As the cliche goes, if you spend 10,000 hours doing anything, you tend to get pretty good. For these individuals — who were all accomplished musicians before starting a band — the sky seems to be the limit on what they can do musically.
While in theory and reality, the band is capable of learning and playing pretty much any song out there. However, just because they can, it does not mean they do. As a result, Sorry ATARI does its best to stay away from a lot of songs that grace the setlists of the average bar-band.
“We slip under the radar of playing music to people who didn’t come to hear music, they came to hear the radio from a live band,” Nickens said of their gigs. “We don’t do that, but we are adjacent enough and people like and hear this enough that they go, ‘Hey, I think I know that song.’ Then, we go into a chorus and they realize that we are doing a Cyndi Lauper tune that they totally knew.”
As self-described music dorks, the band members say that they get bored playing the same songs the same way. As a result of their experience and ability, they are able to rearrange songs — sometimes on the fly in front of an audience.
“It is not boring to do what we’re doing,” Ritchie noted. “We don’t stay on one page. That is the thing that has kept us fresh for this whole time. We don’t walk in and play from A to B or the same six songs. Here are six different songs from six different genres. Or we hear a song and turn it into something else. You are never going to hear us play the same song in the same exact way.”
Though they work hard to push themselves and the crowd in new musical directions, they also know the importance of playing sets that the crowd will enjoy. To gauge an audience they bounce around a few different genres in the first few songs of a set.
“We start out with the same four or five tunes that are a mix enough, to see what they like. Then, we move in that direction,” White said of the song selection.
White said that when they get picked up for private events such as weddings, they know the importance of getting the crowd excited.
He said, “… at these events we know that people want to dance. So, we figure out the tunes that we want to play that get people dancing that are not on the list of tunes that we do not want to play.”
While they are not necessarily above playing requests, the band said that certain songs will cost you.
“‘Freebird’ isn’t free,” Blandford quipped.
“We call it ‘$1,000 Bird’,” added White.
Music aside, the sense of unity goes far beyond the music.

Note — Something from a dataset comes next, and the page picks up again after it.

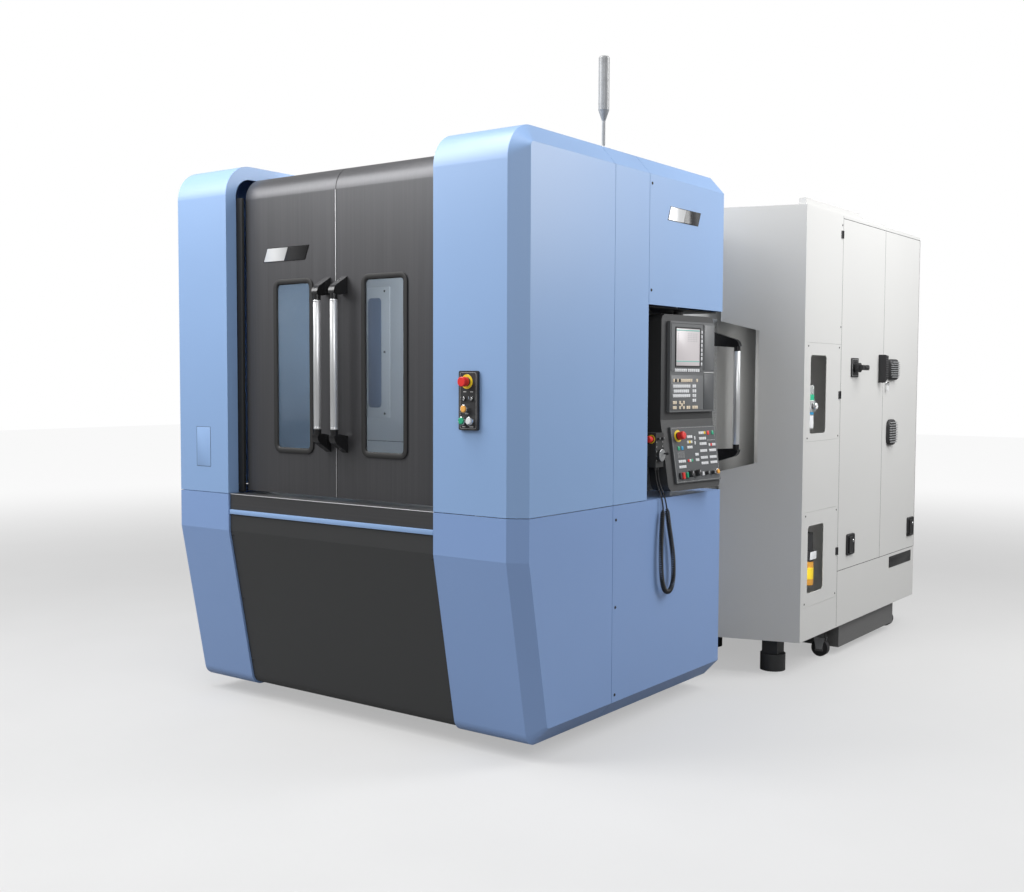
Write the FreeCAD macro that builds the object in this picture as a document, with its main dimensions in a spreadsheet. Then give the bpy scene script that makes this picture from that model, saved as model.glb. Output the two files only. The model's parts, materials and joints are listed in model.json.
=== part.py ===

“All these guys are my friends first,” Blandford asserted while his bandmates nodded in agreement. “A lot of this is socializing, but not really, because all of us appreciate being good at music. So yeah, we like to spend time hanging out and shooting the breeze and catching up, but all of us just love to play. If I don’t do this, I go crazy. I think that for me, the outlet is more important. This is an investment in my mental health.”